Enough with our word play, there are a few interesting points to note in this month’s report. Highlights:

  • Leading off with some good news, we can welcome Financial Freedom back to the 4 digit club for the first time in a while, as they recovered from what was probably a misleadingly low June performance (369 loans) to 1,151 in August
  • As the financial services industry continues to consolidate in spite of all the hand-wringing about ‘too big too fail’, our little corner of the world saw some of the same trends despite the increased broker activity noted above. For the first time since April, we had 4 separate lenders each with over 1,000 loans in August. We just missed having 5 lenders in the club for just the second time ever (Dec 2008), as Genworth’s recent product additions and wholesale sales force investments are bearing fruit – 934 total loans in August
  • It’s no surprise to anyone who’s been reading this column that Metlife is the fastest growing wholesale lender in the past twelve months, but what might be more surprising is Generation, Genworth and Urban close behind at 2-4, respectively. Seems Sherry and Bob won’t ever tire of competing with each other, and I’m sure there are plenty of brokers out there happy to be benefiting from the friendly rivalry!
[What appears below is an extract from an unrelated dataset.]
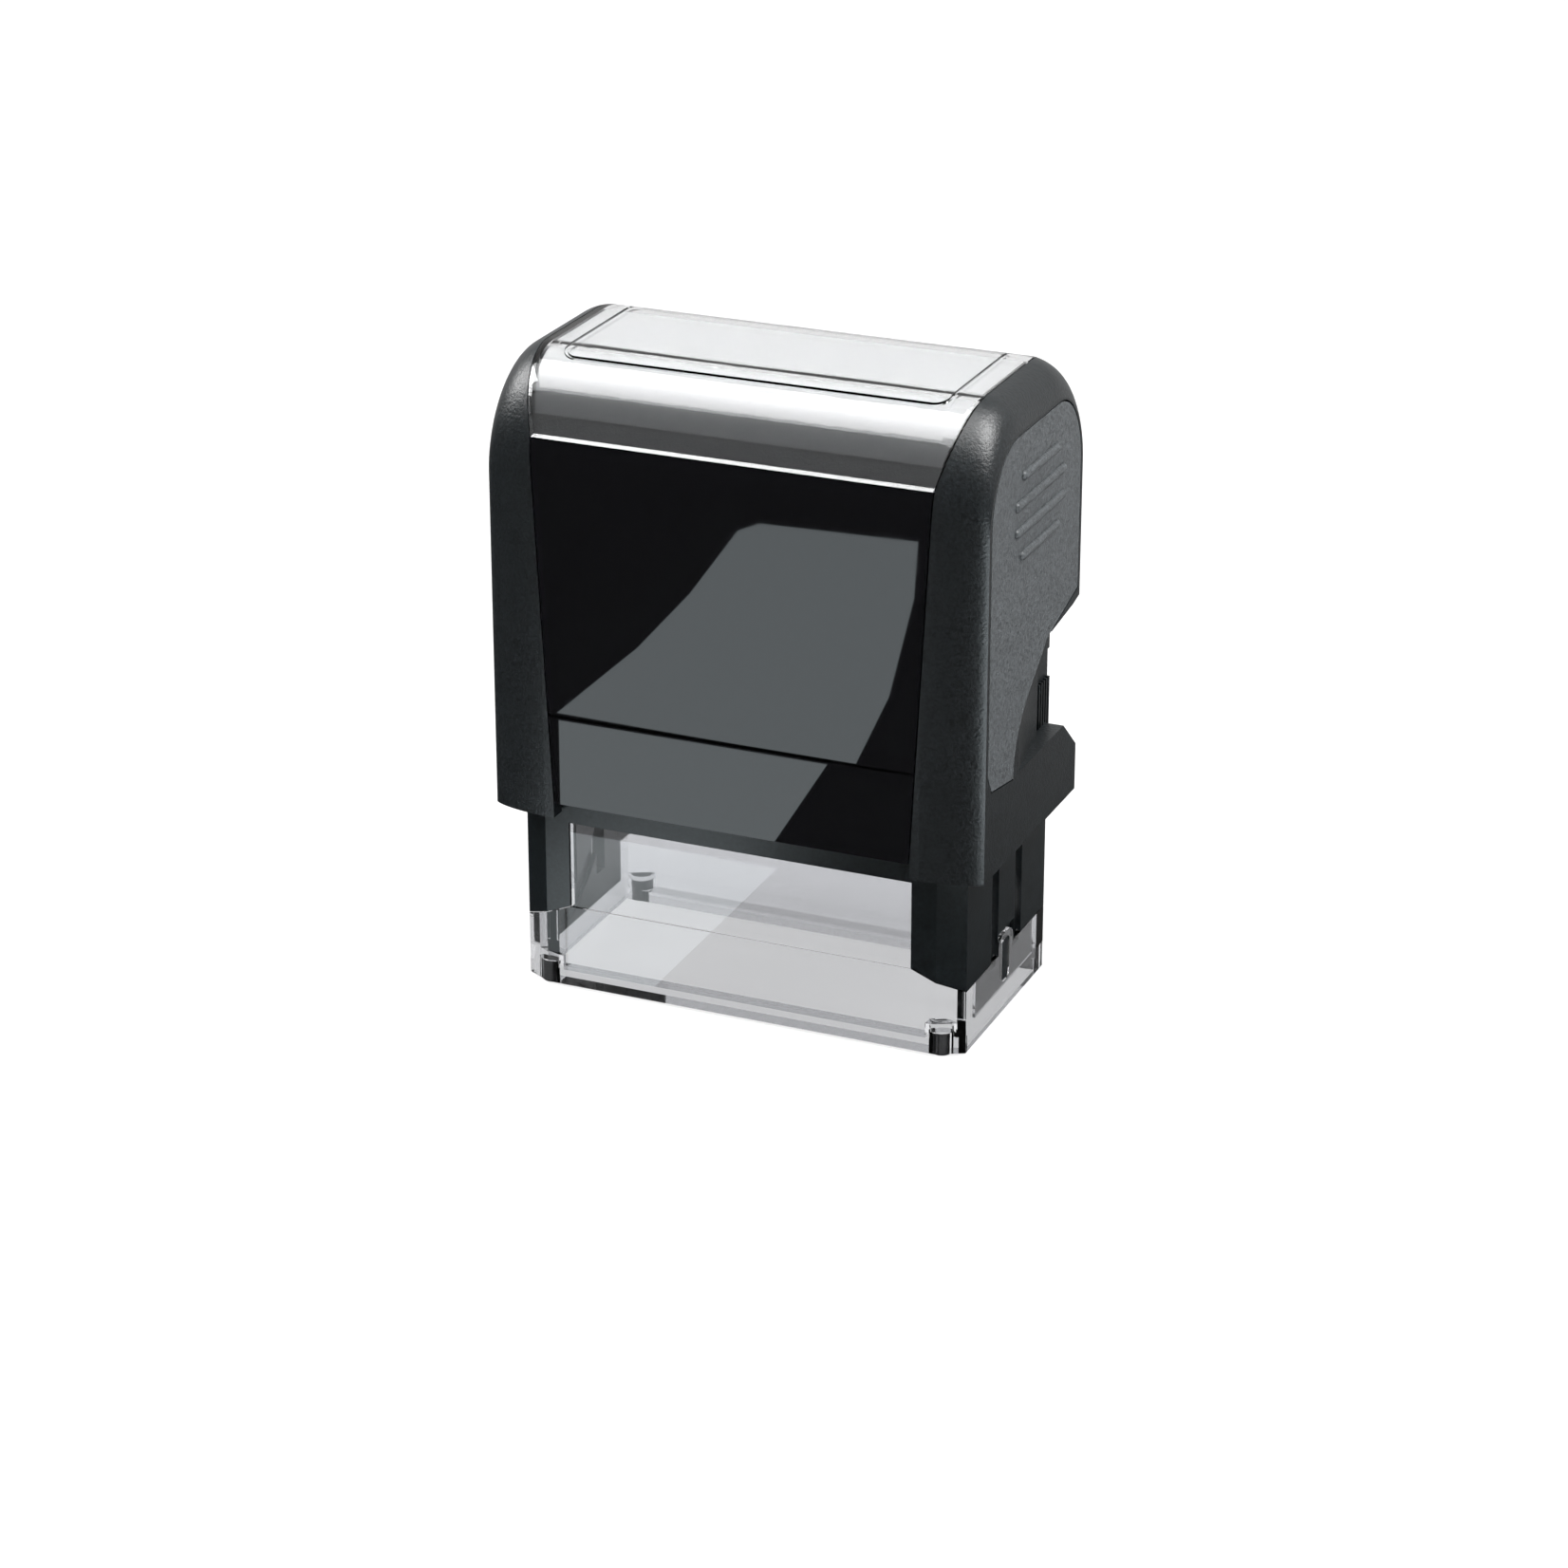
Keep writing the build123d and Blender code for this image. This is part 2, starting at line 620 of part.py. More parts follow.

  • And in case anyone doubts the power of distribution and brand in the retail side of this business, Bank of America is proving every day that bank branches are a superb source of reverse mortgage business. Not only is BofA the fastest growing retail lender in the country, they’re growing more than twice as fast as the runner up.
  • That being said, the second fastest growing retail lender is proof that bank branches are not the only way to do business. One Reverse Mortgage is taking the direct to consumer approach and thriving.